TO DO: Up to and including the line with "0.85, 0.0, 0.6))", reproduce the listing below exactly, beginning at its first line.

DATASET CONTENT:
● ● ● ● ●

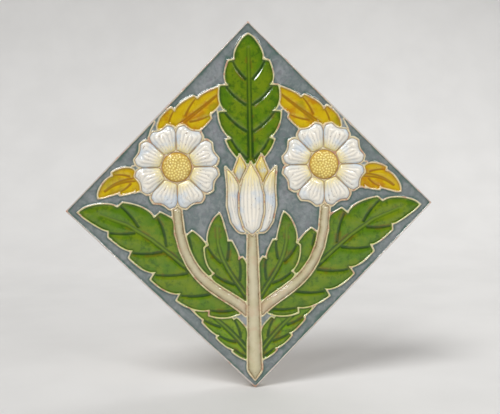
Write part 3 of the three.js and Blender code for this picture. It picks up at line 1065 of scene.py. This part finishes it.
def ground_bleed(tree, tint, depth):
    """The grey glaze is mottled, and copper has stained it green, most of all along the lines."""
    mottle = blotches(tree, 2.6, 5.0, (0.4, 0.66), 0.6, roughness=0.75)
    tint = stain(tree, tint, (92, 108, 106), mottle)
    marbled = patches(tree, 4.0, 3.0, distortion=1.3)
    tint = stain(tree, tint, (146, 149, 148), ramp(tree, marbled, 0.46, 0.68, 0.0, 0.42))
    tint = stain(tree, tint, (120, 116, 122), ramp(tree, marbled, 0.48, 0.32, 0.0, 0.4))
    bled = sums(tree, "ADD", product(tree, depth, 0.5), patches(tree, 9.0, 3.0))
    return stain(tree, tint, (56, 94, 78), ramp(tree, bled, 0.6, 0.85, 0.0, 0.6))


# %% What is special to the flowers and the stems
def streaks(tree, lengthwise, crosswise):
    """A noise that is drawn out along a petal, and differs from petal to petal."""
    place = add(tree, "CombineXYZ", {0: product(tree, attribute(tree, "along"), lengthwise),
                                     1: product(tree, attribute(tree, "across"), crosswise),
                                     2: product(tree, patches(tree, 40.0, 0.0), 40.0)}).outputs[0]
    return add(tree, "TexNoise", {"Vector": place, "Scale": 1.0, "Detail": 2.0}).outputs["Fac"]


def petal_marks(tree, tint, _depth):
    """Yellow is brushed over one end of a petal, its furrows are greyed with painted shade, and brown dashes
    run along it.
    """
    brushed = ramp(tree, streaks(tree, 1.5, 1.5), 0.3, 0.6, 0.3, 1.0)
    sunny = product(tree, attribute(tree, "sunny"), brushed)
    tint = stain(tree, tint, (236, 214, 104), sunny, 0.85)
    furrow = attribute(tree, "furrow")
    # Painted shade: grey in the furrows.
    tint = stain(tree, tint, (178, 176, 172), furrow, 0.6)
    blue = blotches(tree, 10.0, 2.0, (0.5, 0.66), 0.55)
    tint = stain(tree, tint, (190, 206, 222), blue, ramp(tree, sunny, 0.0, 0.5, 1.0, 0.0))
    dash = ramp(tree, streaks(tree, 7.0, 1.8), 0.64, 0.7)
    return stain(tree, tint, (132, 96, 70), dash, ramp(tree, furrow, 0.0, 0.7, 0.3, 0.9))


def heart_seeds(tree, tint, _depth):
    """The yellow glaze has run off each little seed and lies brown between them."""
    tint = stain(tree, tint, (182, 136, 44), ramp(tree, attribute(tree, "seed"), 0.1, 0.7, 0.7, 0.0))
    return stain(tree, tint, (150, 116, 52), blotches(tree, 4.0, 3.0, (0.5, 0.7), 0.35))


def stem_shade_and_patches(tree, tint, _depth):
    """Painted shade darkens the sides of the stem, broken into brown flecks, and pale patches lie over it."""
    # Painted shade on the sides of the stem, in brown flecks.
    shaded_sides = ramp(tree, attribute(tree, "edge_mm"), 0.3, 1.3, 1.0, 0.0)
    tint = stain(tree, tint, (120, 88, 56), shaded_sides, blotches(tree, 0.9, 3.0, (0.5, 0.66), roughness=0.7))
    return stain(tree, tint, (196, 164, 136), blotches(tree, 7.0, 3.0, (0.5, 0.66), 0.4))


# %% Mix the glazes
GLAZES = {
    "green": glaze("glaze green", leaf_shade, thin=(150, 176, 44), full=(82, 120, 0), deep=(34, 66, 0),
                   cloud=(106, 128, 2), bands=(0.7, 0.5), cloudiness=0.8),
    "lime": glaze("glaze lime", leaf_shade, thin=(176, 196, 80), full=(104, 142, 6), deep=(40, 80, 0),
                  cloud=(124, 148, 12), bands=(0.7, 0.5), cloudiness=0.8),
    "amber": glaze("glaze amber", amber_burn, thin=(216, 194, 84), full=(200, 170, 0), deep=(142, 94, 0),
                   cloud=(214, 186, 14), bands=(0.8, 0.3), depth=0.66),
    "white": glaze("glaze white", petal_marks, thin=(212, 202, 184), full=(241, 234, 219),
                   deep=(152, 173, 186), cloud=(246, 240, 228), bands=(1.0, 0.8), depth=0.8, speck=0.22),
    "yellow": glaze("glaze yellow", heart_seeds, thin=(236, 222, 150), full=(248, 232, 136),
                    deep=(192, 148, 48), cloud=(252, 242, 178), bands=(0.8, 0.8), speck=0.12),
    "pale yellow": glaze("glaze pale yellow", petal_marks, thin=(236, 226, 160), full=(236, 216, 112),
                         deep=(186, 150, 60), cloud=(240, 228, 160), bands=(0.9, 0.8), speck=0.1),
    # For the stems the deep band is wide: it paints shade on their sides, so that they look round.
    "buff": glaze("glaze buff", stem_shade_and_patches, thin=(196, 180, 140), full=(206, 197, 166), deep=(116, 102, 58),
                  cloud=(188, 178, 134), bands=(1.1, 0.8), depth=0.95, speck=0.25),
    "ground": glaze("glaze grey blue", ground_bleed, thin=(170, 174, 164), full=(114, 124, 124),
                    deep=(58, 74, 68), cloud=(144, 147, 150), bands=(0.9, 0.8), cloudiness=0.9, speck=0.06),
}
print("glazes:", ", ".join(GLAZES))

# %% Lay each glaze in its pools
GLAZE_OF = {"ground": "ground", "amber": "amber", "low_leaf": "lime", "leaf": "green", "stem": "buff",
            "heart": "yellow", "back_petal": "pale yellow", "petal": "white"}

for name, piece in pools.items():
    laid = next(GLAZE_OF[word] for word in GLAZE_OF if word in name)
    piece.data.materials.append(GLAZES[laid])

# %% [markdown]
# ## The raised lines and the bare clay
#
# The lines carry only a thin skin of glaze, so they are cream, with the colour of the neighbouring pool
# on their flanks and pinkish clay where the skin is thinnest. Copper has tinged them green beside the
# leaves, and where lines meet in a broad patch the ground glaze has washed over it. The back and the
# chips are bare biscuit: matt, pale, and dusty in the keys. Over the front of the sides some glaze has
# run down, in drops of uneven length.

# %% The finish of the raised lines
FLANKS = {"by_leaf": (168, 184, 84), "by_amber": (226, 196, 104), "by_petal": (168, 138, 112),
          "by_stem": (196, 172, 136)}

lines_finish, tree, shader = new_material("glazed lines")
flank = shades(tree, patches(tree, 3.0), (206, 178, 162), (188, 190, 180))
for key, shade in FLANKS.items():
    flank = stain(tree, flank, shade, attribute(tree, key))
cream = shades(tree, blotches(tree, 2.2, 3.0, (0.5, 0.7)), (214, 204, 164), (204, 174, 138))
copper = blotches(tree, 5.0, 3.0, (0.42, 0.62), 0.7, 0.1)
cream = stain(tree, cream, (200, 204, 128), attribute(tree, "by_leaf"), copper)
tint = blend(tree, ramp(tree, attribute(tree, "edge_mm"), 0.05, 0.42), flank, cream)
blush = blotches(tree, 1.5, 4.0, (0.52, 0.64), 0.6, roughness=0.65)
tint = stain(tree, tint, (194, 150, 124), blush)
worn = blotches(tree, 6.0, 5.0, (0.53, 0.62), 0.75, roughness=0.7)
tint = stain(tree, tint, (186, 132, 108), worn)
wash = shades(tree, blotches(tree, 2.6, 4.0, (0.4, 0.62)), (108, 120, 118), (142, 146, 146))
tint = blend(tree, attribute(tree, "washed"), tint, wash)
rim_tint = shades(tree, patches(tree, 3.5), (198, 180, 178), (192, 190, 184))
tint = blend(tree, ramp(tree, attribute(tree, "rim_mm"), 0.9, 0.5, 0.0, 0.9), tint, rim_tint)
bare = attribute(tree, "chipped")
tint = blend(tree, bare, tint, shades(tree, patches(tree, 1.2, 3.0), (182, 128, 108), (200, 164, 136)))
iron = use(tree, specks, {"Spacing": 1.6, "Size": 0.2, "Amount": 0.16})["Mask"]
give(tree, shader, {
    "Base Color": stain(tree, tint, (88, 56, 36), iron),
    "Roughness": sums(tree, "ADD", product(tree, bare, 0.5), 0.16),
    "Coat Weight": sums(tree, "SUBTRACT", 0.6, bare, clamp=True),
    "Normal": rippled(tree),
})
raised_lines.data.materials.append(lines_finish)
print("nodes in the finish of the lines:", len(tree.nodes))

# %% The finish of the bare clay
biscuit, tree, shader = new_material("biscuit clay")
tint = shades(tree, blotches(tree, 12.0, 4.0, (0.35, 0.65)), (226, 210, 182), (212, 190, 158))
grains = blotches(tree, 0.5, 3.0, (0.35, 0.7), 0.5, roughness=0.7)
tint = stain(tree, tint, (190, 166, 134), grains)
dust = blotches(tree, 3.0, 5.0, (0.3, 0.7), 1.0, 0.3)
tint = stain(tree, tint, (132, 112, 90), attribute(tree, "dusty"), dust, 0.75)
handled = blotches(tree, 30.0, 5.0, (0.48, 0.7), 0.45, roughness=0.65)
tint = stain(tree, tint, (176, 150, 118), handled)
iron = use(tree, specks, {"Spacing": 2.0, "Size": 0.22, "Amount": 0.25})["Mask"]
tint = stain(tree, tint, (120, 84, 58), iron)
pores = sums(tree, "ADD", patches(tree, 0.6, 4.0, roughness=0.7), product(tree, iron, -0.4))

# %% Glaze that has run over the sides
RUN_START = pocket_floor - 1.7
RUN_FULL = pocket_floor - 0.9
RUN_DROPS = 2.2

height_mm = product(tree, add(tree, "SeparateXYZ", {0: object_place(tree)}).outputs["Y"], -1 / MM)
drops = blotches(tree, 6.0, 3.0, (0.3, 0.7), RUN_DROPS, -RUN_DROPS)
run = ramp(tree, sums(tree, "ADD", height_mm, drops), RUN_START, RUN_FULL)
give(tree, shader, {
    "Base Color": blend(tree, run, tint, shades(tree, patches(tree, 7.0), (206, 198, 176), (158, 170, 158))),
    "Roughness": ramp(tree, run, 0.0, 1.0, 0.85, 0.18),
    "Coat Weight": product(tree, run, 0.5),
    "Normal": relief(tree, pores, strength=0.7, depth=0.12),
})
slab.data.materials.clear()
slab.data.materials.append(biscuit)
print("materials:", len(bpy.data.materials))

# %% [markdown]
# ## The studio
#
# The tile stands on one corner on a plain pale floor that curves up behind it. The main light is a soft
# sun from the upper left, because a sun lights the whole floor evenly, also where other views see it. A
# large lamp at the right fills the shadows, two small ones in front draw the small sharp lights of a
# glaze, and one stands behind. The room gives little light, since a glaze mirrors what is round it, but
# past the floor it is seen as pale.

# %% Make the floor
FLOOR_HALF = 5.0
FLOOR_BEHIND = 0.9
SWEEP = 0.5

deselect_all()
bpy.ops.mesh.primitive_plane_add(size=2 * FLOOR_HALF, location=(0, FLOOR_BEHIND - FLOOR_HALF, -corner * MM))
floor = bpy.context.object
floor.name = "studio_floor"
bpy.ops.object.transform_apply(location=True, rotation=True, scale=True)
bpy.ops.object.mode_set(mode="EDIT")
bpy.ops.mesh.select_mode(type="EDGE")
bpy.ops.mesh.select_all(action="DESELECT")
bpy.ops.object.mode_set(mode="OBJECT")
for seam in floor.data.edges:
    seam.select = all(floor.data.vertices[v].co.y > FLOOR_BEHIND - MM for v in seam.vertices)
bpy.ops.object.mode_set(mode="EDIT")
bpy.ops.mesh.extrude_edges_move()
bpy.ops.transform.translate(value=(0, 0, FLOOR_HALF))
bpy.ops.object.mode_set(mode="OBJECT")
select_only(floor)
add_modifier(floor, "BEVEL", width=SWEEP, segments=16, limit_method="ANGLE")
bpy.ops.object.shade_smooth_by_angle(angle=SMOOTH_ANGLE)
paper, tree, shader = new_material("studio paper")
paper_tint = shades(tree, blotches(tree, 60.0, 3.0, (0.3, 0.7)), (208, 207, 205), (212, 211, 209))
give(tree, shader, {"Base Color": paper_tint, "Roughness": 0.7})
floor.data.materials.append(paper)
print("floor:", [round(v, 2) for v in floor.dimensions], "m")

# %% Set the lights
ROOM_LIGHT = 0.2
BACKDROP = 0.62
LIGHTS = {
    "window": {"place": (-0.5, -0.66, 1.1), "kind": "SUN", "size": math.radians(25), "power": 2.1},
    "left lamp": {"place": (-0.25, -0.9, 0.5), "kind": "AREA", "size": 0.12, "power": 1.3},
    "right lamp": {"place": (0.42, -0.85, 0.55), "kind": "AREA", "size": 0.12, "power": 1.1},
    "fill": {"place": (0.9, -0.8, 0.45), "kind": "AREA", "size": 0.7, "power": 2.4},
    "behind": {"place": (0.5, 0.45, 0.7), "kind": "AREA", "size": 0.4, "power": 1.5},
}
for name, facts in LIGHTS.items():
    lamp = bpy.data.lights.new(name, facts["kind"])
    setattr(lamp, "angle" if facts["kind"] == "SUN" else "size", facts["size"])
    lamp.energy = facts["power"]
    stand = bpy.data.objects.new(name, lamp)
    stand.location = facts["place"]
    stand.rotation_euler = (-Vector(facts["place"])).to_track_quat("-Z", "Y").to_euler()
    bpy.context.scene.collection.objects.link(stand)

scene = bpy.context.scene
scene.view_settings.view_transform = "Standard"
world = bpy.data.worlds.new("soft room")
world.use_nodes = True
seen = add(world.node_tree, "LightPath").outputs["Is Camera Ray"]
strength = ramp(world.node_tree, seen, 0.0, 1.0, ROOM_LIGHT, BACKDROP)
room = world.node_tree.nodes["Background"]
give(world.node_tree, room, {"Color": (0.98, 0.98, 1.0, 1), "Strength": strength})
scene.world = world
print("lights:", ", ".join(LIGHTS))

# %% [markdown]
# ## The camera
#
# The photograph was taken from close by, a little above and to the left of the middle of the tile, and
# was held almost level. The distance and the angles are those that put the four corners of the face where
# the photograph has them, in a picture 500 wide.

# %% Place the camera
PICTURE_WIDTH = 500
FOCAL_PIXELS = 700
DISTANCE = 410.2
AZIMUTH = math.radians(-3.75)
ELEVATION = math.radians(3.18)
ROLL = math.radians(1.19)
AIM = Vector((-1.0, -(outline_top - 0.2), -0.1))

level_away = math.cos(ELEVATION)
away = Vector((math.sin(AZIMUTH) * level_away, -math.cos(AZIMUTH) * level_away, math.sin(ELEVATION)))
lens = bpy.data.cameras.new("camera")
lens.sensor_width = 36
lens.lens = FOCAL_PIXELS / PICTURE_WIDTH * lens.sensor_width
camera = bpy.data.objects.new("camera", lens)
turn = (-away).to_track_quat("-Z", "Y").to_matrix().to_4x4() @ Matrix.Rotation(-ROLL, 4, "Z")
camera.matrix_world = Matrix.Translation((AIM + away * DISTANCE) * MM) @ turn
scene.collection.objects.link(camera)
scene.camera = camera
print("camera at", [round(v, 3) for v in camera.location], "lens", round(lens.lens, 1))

● ● ● ● ●

REPLY:
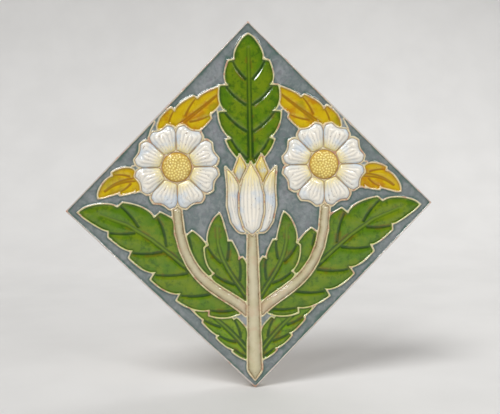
Write part 3 of the three.js and Blender code for this picture. It picks up at line 1065 of scene.py. This part finishes it.
def ground_bleed(tree, tint, depth):
    """The grey glaze is mottled, and copper has stained it green, most of all along the lines."""
    mottle = blotches(tree, 2.6, 5.0, (0.4, 0.66), 0.6, roughness=0.75)
    tint = stain(tree, tint, (92, 108, 106), mottle)
    marbled = patches(tree, 4.0, 3.0, distortion=1.3)
    tint = stain(tree, tint, (146, 149, 148), ramp(tree, marbled, 0.46, 0.68, 0.0, 0.42))
    tint = stain(tree, tint, (120, 116, 122), ramp(tree, marbled, 0.48, 0.32, 0.0, 0.4))
    bled = sums(tree, "ADD", product(tree, depth, 0.5), patches(tree, 9.0, 3.0))
    return stain(tree, tint, (56, 94, 78), ramp(tree, bled, 0.6, 0.85, 0.0, 0.6))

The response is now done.